The city of Vallejo entered bankruptcy protection in 2008 and emerged from bankruptcy this year. But other cities never went further than filing ... Bridgeport, Connecticut's bankruptcy was rejected in 1991 after the state said it had money in its reserves to pay bills. Last October, Harrisburg, Pennsylvania was considered too small a city under state law to seek protection from creditors.
Since Stockton has already completed the mandatory mediation required under the new AB 506 law, some bankruptcy experts said it should likely qualify for Chapter 9. The next step will be by creditors.
"Anybody who feels they're owed money by the city will have to fill out a claim form and send it in to court," said Hughes. "The U.S. Trustee Office, a division of the Department of Justice, will establish a creditors' committee that will represent the creditors as a whole."
Stockton can accept or object to the claims. The city must also file a Plan of Reorganization with the court on how it will get out bankruptcy. Since Stockton would become the biggest city in the country to receive bankruptcy protection, Hughes anticipated Stockton will set a precedent for each U.S. city considering filing Chapter 9.
"There are so many people who are owed so much money, there's probably going to be heavy litigation," said Hughes.

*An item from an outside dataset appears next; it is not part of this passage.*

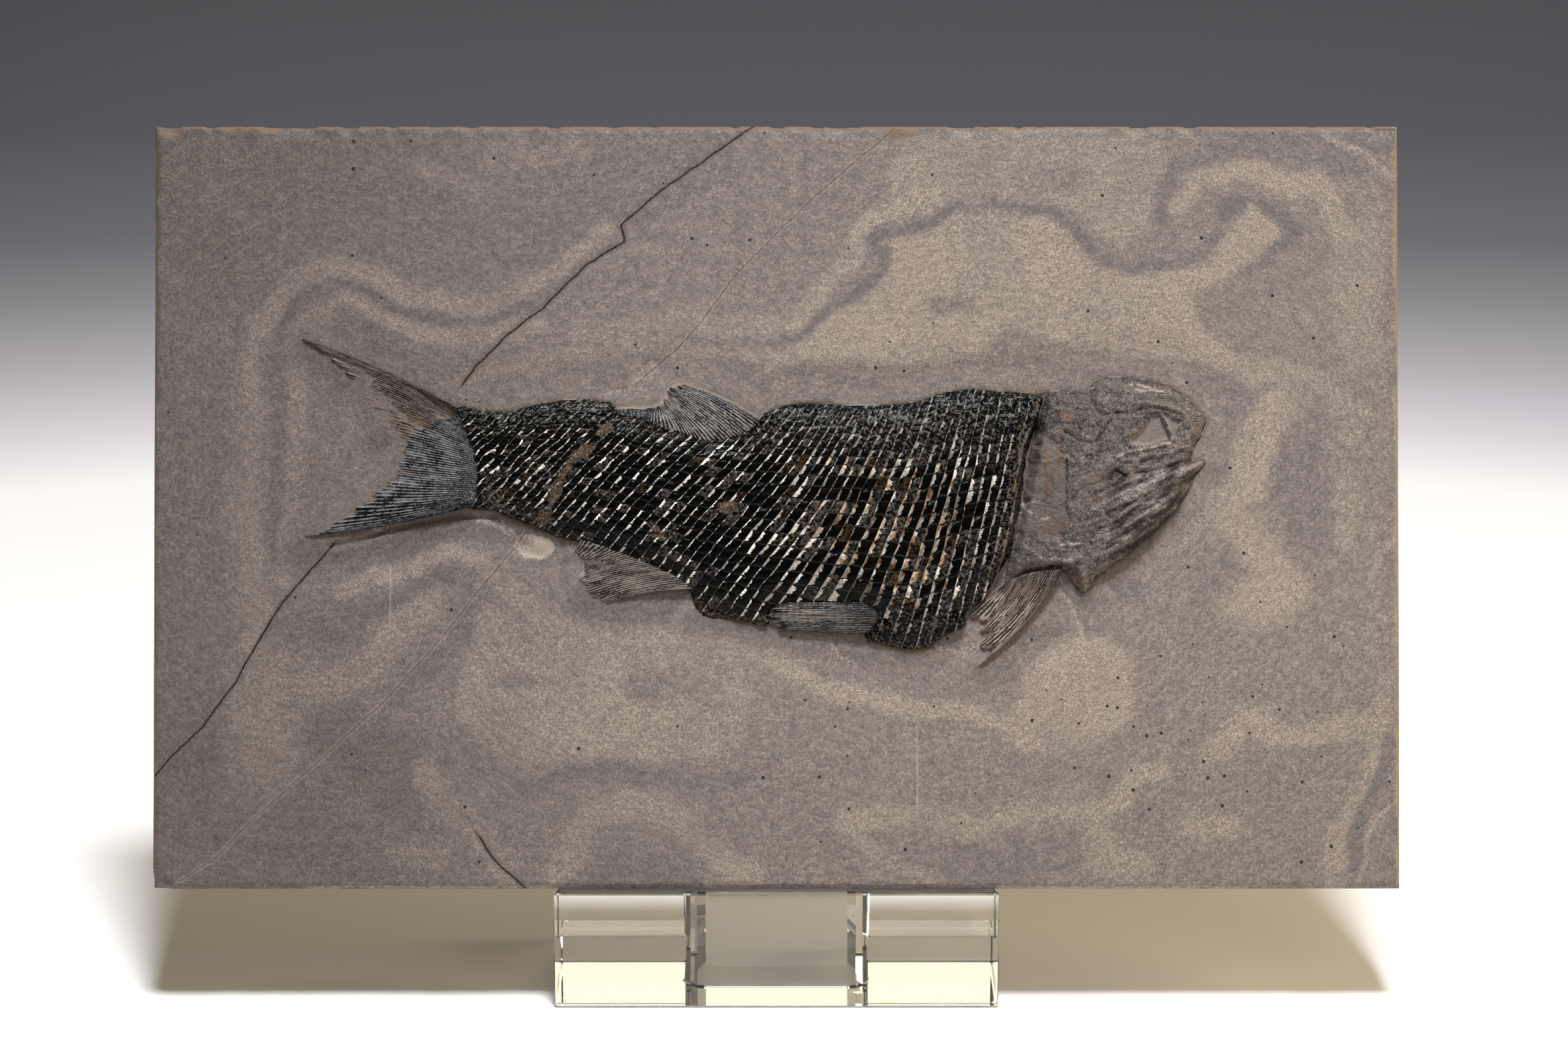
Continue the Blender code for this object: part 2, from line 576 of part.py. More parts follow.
def build():
    clear_scene()
    parts = new_collection("fossil_fish_on_easel")
    cutters = new_collection("cutters")
    cutters.hide_render = True
    face = bpy.data.objects.new("slab_face", None)
    parts.objects.link(face)
    face.location = (0.0, SLAB_FOOT_Y * MM, SLAB_FOOT_Z * MM)
    face.rotation_euler = (math.pi / 2 - LEAN, 0.0, 0.0)
    bpy.context.view_layer.update()

    slab = matrix_slab(parts, cutters, face)
    scale_coat(parts, cutters, face)
    skull(parts, cutters, face)
    outlines = {"scale_coat": coat_outline(), "skull": skull_outline()}
    for fin in make_fins():
        fin.build(parts, face)
        outlines[fin.name] = fin.outline()
    cut(slab, halo_cutter(cutters, face))
    cut(slab, as_cutter(prism("tail_wall", TAIL_WALL, -TAIL_WALL_DEPTH, OVER_STONE, cutters, face)))
    for name, outline in outlines.items():
        cut(slab, as_cutter(prism(name + "_bed", grown(outline, GAP), BED_FLOOR, OVER_FISH, cutters, face)))
    acrylic_easel(parts, cutters)


build()
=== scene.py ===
"""The fossil fish on its easel, dressed: banded limestone, enamelled scales, skull, fin rays, clear easel.

The fish and the stone are drawn on the slab's face in millimetres: a runs to the right from the slab's
middle, b runs up from its lower edge, and n stands out of the face.
"""

import math

import bmesh
import bpy
import numpy as np
from mathutils import Matrix, Vector


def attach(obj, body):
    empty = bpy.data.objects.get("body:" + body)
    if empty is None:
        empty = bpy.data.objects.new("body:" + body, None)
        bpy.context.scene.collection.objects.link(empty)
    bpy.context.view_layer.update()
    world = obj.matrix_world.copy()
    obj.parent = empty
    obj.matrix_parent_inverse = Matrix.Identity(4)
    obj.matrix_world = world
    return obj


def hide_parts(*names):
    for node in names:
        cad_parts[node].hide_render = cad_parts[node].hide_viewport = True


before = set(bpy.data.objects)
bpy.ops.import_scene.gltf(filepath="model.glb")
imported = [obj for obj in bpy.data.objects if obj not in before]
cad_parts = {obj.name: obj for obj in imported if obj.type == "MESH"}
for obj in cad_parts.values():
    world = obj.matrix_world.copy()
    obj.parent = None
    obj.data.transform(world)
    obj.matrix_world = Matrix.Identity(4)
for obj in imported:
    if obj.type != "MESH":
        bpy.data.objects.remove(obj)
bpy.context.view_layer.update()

bl_info = {
    "name": "Fossil fish on an easel",
    "version": (1, 0, 0),
    "blender": (4, 5, 0),
    "location": "View3D > Sidebar > Fossil",
    "description": "Models a ganoid fish in its limestone slab, on a clear easel, round the packed solids",
    "category": "Object",
}

MM = 0.001
LEAN = math.radians(15)
SLAB_WIDTH = 160.0
SLAB_HEIGHT = 98.0
SLAB_THICKNESS = 11.0
SLAB_ARRIS = 0.7
EASEL_EDGE = 0.5
EASEL_FRONT_HEIGHT = 15.5
GAP = 0.3
WHOLE_DEPTH = EASEL_EDGE + (SLAB_HEIGHT - SLAB_ARRIS / 2) * math.sin(LEAN) + SLAB_THICKNESS * math.cos(LEAN)
SLAB_FOOT = Vector((0.0, EASEL_EDGE - WHOLE_DEPTH / 2, EASEL_FRONT_HEIGHT + GAP / math.cos(LEAN)))
# Turns millimetres on the slab's face to metres in the frame
FACE = (Matrix.Translation(SLAB_FOOT * MM) @ Matrix.Rotation(math.pi / 2 - LEAN, 4, "X")
        @ Matrix.Scale(MM, 4))

# The fish's edges on the face
TAIL_ROOT = [(-40.8, 61.6), (-40.0, 59.0), (-38.8, 56.0), (-38.3, 53.0), (-38.7, 50.4), (-39.2, 49.0)]
BELLY_REAR = [(-36.6, 48.9), (-33.8, 47.6), (-31.0, 46.5), (-27.6, 45.2)]
ANAL_BASE = [(-25.2, 44.8), (-21.5, 43.6), (-18.4, 42.4), (-15.2, 41.1), (-12.8, 39.9), (-11.0, 38.4)]
BELLY_MIDDLE = [(-10.2, 36.0), (-8.6, 34.9), (-4.1, 34.4), (-1.3, 33.9)]
PELVIC_EDGE = [(-1.2, 35.0), (-0.3, 36.6), (6.0, 36.9), (10.8, 36.8), (12.7, 35.9), (13.1, 34.6),
               (11.6, 32.3)]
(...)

"Stockton is probably going to impact and change laws across the country."
Chapter 9 bankruptcy protection was established in 1934 to protect municipalities struggling through the Great Depression. Since 1934, less than 500 municipalities have filed for bankruptcy protection.
"If Stockton successfully uses Chapter 9 to reorganize, I think a lot of other cities will see it as an opportunity," said Hughes.